===== Data rows =====

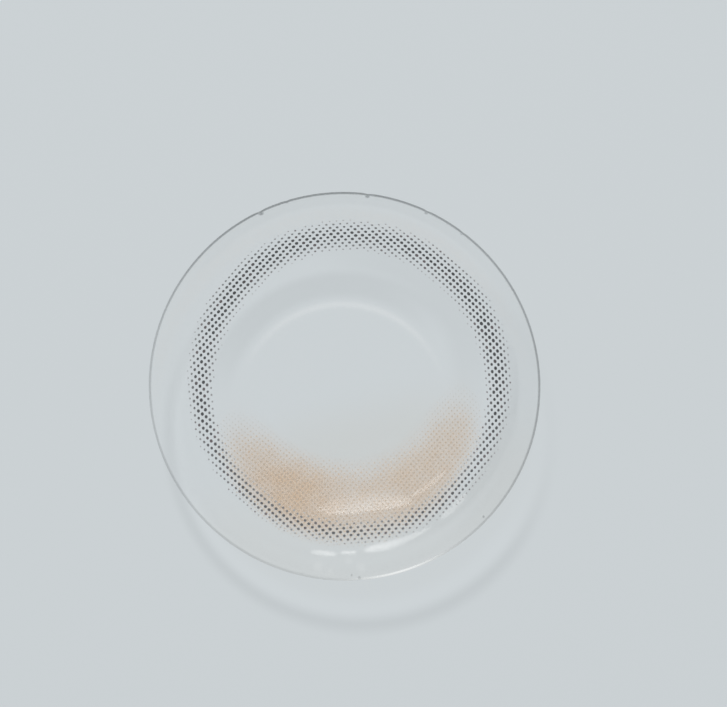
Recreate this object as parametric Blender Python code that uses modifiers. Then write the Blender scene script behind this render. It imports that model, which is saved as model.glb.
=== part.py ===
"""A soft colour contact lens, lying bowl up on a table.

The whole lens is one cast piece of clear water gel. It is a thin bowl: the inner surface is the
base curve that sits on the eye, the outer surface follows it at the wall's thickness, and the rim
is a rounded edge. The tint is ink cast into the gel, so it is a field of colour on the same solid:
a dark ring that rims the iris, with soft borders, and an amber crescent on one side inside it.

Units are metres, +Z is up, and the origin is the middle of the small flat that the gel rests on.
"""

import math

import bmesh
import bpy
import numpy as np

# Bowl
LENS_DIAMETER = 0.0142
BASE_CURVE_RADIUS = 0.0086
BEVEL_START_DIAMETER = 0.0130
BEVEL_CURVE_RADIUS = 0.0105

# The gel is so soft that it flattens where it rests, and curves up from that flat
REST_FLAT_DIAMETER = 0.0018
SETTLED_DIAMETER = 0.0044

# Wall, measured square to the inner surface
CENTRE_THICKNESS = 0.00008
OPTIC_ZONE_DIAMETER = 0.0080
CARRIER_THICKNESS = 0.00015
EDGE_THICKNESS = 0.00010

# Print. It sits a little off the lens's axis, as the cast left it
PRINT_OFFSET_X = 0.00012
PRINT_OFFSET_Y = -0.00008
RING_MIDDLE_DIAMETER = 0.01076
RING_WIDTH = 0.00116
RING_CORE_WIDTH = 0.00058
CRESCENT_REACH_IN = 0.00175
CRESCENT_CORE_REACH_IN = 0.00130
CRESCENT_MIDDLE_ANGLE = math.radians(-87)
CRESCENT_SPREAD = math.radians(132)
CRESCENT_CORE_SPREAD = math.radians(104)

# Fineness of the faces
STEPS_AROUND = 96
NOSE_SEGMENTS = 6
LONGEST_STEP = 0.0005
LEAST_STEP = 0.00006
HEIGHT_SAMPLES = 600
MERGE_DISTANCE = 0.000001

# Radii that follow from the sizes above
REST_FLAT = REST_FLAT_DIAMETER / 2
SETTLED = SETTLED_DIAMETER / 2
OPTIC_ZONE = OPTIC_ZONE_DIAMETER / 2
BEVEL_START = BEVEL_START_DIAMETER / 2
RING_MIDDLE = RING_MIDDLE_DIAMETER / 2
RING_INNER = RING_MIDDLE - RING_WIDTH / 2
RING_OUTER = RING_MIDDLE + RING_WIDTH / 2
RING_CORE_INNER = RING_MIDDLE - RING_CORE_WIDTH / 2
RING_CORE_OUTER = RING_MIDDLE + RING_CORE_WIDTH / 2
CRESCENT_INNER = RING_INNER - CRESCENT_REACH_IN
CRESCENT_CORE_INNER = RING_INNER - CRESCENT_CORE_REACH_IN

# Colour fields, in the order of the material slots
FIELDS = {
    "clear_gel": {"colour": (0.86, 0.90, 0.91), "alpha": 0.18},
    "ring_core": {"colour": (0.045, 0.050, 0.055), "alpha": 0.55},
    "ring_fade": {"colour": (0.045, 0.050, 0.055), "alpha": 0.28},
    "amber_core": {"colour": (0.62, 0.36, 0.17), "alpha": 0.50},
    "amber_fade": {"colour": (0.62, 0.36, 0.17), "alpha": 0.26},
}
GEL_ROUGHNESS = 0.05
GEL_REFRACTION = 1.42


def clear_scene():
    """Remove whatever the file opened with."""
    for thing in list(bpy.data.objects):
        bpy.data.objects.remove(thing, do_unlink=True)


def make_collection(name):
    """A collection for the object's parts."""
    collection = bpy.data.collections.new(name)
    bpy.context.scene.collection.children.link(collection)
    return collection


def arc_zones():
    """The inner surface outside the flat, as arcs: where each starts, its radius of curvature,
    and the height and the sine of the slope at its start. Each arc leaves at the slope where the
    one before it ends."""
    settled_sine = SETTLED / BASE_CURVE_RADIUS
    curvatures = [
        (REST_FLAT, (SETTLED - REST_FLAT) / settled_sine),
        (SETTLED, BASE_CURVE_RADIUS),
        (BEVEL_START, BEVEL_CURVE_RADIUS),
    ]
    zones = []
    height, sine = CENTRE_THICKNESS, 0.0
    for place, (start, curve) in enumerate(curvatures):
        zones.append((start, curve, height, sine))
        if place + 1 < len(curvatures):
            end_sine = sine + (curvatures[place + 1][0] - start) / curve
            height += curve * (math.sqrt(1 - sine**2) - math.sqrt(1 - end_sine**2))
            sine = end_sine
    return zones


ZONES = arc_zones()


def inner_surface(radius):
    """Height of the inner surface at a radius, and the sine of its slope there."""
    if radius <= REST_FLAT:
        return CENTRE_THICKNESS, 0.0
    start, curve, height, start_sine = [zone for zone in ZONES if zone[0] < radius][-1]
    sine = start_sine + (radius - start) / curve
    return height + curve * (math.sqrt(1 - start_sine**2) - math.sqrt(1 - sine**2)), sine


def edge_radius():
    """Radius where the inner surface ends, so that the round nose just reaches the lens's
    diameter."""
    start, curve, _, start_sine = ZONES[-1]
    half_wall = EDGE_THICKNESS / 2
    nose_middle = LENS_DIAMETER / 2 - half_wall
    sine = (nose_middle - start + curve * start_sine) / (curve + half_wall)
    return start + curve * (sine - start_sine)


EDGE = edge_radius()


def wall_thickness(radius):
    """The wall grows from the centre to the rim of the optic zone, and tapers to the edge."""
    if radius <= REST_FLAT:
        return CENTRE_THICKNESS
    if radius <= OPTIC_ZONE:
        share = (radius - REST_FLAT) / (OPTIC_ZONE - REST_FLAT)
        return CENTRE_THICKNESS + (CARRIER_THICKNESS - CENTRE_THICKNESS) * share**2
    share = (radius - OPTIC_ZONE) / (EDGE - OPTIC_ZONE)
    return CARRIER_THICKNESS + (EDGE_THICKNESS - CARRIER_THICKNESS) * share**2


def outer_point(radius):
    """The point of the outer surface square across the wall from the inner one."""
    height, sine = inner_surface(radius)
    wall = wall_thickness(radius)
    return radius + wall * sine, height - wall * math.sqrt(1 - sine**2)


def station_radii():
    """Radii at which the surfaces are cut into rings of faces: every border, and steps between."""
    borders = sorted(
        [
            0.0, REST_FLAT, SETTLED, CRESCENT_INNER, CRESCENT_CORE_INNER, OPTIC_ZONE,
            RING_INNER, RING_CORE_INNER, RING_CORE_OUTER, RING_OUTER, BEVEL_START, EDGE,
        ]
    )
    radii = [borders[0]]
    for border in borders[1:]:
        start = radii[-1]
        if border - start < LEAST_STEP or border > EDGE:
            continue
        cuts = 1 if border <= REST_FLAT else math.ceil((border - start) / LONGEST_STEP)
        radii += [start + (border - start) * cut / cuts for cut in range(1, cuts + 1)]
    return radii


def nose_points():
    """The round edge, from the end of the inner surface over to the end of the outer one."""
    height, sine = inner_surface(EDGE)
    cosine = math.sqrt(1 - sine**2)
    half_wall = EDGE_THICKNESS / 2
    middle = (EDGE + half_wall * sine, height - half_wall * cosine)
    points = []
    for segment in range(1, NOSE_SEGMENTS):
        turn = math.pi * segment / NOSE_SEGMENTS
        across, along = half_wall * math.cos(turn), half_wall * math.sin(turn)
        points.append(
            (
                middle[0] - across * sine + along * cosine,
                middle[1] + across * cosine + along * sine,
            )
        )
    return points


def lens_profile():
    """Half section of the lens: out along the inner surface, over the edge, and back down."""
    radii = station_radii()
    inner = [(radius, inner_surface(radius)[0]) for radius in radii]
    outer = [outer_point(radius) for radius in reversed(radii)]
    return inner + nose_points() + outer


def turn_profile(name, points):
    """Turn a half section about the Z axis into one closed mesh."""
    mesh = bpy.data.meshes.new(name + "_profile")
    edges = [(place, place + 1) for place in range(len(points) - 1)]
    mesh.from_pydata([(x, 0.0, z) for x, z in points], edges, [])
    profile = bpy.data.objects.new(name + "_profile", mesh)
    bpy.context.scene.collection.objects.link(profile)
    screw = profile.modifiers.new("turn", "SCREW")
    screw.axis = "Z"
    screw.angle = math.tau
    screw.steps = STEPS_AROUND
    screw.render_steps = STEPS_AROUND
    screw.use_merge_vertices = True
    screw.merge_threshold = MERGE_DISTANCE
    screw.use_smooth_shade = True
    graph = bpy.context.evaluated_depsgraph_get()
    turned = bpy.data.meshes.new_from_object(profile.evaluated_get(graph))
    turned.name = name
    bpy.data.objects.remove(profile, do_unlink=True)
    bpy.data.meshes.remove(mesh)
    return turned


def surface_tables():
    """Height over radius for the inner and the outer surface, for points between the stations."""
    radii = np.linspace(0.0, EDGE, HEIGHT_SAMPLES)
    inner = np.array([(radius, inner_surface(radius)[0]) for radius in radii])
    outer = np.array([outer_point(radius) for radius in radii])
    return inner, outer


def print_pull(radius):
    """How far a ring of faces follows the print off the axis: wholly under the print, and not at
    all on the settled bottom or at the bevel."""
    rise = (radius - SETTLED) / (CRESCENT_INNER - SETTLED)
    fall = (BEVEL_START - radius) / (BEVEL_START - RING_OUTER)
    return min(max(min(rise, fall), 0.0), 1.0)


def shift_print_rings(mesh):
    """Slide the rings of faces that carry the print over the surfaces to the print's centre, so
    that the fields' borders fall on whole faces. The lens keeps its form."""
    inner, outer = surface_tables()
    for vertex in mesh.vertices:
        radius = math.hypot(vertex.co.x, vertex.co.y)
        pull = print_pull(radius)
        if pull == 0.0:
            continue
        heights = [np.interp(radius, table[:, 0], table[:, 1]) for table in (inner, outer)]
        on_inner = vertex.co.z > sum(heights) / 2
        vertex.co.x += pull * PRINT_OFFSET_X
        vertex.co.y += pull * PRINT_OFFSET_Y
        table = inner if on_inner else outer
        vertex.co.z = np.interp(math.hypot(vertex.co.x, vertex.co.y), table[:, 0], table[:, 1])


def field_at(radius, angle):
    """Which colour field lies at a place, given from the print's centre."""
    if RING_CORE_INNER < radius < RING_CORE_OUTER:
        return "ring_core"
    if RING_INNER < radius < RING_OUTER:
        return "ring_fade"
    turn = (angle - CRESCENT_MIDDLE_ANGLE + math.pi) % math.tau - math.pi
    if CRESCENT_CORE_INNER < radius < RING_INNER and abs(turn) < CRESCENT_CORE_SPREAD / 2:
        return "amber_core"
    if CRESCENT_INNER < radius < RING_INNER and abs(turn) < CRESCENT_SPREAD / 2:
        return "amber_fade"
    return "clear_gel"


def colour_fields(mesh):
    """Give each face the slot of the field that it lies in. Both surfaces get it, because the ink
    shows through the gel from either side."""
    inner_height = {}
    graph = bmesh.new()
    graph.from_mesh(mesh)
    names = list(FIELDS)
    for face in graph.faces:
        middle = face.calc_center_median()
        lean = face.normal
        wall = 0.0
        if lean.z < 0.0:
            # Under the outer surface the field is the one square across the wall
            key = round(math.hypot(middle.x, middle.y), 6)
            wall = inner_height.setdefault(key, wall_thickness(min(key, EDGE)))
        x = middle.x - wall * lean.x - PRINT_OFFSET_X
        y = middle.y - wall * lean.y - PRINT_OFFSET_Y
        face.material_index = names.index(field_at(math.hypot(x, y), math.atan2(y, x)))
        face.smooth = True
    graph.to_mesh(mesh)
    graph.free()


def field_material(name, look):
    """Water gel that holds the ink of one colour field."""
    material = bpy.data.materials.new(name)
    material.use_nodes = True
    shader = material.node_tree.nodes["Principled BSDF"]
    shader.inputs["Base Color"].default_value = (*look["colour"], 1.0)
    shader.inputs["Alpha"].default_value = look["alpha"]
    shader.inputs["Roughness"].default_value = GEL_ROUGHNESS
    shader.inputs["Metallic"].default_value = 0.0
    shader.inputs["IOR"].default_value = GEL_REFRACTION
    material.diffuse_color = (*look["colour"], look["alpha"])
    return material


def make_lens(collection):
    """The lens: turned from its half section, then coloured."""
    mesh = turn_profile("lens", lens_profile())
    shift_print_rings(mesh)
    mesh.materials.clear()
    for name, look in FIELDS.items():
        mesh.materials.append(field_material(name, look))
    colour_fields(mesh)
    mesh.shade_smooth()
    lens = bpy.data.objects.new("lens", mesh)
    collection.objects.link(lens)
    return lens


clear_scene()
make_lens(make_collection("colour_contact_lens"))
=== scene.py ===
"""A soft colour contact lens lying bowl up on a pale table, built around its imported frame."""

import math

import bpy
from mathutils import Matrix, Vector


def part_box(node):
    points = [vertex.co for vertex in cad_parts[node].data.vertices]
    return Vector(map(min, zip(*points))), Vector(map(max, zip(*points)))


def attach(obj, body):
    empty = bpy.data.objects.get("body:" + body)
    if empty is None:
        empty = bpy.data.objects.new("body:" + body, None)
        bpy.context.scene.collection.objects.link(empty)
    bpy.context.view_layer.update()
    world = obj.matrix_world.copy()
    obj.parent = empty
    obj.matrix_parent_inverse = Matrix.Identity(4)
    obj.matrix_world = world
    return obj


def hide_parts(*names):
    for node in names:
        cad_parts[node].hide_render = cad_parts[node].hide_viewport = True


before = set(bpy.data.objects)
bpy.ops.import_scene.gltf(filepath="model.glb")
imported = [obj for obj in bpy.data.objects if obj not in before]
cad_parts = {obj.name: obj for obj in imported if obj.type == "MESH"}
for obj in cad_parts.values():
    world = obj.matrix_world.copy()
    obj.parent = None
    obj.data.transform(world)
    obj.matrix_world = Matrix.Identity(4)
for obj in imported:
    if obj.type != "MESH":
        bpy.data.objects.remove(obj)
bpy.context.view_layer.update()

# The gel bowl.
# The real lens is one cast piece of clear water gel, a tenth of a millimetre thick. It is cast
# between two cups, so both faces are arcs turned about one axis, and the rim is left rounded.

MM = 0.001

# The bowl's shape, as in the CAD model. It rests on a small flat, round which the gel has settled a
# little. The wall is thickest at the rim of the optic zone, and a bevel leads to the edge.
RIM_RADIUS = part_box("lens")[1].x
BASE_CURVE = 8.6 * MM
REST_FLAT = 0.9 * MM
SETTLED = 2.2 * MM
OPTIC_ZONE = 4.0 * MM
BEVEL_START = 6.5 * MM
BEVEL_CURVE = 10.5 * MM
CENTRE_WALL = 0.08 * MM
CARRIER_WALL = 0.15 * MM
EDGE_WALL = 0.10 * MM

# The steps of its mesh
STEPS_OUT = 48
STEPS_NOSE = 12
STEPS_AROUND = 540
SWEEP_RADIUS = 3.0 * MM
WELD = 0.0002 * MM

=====
===== Data rows =====

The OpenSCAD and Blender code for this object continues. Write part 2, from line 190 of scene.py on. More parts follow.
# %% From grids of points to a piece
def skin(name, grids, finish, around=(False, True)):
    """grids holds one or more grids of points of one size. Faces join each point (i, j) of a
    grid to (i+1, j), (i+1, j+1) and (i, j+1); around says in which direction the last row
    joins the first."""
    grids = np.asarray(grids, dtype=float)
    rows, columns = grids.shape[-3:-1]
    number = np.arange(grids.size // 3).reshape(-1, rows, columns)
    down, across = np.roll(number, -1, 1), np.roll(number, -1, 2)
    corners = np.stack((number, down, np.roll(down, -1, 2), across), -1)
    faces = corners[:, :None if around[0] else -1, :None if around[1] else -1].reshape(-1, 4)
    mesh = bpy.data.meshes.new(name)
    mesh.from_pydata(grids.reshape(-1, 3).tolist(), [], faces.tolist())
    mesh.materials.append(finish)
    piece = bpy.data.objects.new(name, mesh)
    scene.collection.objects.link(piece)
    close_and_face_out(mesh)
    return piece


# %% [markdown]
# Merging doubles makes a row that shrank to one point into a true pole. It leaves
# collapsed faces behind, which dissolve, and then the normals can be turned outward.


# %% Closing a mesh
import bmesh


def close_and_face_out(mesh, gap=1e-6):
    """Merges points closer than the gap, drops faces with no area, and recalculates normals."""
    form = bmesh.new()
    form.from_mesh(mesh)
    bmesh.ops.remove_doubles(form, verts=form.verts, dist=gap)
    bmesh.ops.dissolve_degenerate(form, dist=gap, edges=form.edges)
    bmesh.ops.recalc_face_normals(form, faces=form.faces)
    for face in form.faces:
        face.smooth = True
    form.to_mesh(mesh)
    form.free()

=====
===== Data rows =====

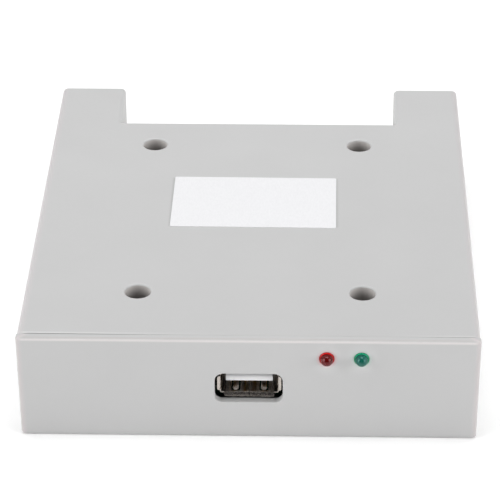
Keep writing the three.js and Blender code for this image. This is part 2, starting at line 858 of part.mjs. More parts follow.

=====

(What this task involves) Write the lines again exactly, beginning at the line that has "mesh.materials.clear()" and stopping after the line that has "before = set(bpy.data.objects)"; include no other lines.

(Solution)
    mesh.materials.clear()
    for name, look in FIELDS.items():
        mesh.materials.append(field_material(name, look))
    colour_fields(mesh)
    mesh.shade_smooth()
    lens = bpy.data.objects.new("lens", mesh)
    collection.objects.link(lens)
    return lens


clear_scene()
make_lens(make_collection("colour_contact_lens"))
=== scene.py ===
"""A soft colour contact lens lying bowl up on a pale table, built around its imported frame."""

import math

import bpy
from mathutils import Matrix, Vector


def part_box(node):
    points = [vertex.co for vertex in cad_parts[node].data.vertices]
    return Vector(map(min, zip(*points))), Vector(map(max, zip(*points)))


def attach(obj, body):
    empty = bpy.data.objects.get("body:" + body)
    if empty is None:
        empty = bpy.data.objects.new("body:" + body, None)
        bpy.context.scene.collection.objects.link(empty)
    bpy.context.view_layer.update()
    world = obj.matrix_world.copy()
    obj.parent = empty
    obj.matrix_parent_inverse = Matrix.Identity(4)
    obj.matrix_world = world
    return obj


def hide_parts(*names):
    for node in names:
        cad_parts[node].hide_render = cad_parts[node].hide_viewport = True


before = set(bpy.data.objects)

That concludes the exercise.